--- START Data for this task ---
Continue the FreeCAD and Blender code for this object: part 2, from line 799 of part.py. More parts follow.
--- END Data for this task ---
--- START Data for this task ---
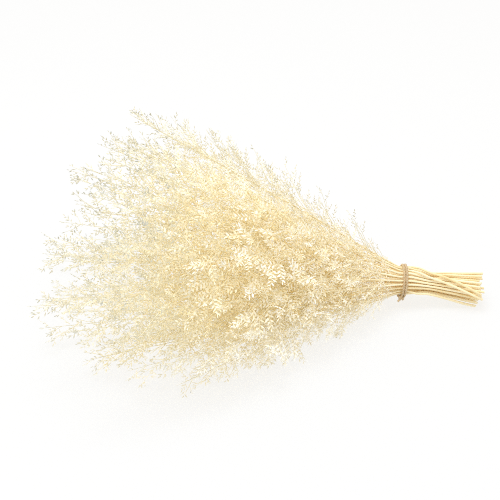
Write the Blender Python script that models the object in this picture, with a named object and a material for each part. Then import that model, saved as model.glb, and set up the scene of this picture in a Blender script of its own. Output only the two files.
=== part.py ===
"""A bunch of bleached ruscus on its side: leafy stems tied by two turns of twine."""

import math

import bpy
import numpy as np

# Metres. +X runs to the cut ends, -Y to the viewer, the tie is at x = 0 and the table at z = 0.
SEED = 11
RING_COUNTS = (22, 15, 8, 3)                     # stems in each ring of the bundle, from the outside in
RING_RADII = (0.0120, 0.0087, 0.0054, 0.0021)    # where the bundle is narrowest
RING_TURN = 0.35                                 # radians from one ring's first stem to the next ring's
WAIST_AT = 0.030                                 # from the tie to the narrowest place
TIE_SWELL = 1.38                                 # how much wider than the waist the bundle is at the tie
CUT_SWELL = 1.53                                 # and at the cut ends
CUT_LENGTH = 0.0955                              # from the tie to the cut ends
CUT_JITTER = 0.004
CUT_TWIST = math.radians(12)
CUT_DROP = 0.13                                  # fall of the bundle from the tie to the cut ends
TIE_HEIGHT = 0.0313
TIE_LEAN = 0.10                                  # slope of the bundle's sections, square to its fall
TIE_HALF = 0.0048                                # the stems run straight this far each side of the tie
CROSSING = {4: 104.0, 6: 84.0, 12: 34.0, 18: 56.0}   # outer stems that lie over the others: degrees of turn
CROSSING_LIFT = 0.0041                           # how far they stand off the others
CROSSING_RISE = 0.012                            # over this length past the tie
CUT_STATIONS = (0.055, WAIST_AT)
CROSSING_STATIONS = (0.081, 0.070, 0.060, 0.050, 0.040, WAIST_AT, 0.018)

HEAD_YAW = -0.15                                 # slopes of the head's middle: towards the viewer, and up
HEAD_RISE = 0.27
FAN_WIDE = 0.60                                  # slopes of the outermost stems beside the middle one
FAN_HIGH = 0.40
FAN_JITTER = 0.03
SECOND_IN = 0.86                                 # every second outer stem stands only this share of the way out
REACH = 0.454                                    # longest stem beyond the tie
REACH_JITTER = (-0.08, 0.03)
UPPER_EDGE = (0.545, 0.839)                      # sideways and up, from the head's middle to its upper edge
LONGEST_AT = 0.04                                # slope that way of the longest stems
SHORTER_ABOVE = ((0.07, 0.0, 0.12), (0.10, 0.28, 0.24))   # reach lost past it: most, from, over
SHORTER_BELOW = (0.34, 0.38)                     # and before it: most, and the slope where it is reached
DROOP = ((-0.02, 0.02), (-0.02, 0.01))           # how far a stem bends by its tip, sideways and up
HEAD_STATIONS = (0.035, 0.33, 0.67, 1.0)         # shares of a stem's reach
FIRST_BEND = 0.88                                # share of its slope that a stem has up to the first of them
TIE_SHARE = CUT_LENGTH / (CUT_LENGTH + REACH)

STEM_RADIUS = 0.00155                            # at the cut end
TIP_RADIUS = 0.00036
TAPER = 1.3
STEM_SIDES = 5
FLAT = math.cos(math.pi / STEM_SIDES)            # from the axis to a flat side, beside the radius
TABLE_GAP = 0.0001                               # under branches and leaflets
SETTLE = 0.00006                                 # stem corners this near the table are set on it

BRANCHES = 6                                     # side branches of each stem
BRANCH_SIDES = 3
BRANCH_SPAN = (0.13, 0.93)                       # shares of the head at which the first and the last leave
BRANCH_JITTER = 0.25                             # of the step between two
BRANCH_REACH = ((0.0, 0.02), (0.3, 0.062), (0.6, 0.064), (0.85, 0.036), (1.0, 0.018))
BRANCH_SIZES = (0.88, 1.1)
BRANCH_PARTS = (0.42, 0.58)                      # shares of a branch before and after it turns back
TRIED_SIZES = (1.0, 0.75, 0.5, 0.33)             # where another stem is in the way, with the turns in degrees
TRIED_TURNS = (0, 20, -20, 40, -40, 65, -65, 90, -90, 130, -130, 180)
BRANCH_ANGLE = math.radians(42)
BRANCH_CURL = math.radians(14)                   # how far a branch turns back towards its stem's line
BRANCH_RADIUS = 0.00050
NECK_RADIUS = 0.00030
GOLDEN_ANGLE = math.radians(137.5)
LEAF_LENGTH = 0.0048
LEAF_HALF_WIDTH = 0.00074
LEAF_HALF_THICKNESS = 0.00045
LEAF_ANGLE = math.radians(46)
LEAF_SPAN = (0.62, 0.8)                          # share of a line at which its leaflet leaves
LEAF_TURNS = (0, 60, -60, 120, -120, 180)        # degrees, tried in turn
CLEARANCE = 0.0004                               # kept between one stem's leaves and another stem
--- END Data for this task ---
Task goal: Transcribe the lines above from the one with "Write the Blender" through the one with "import numpy as np". Include both ends and leave out every other line.

Reply:
Write the Blender Python script that models the object in this picture, with a named object and a material for each part. Then import that model, saved as model.glb, and set up the scene of this picture in a Blender script of its own. Output only the two files.
=== part.py ===
"""A bunch of bleached ruscus on its side: leafy stems tied by two turns of twine."""

import math

import bpy
import numpy as np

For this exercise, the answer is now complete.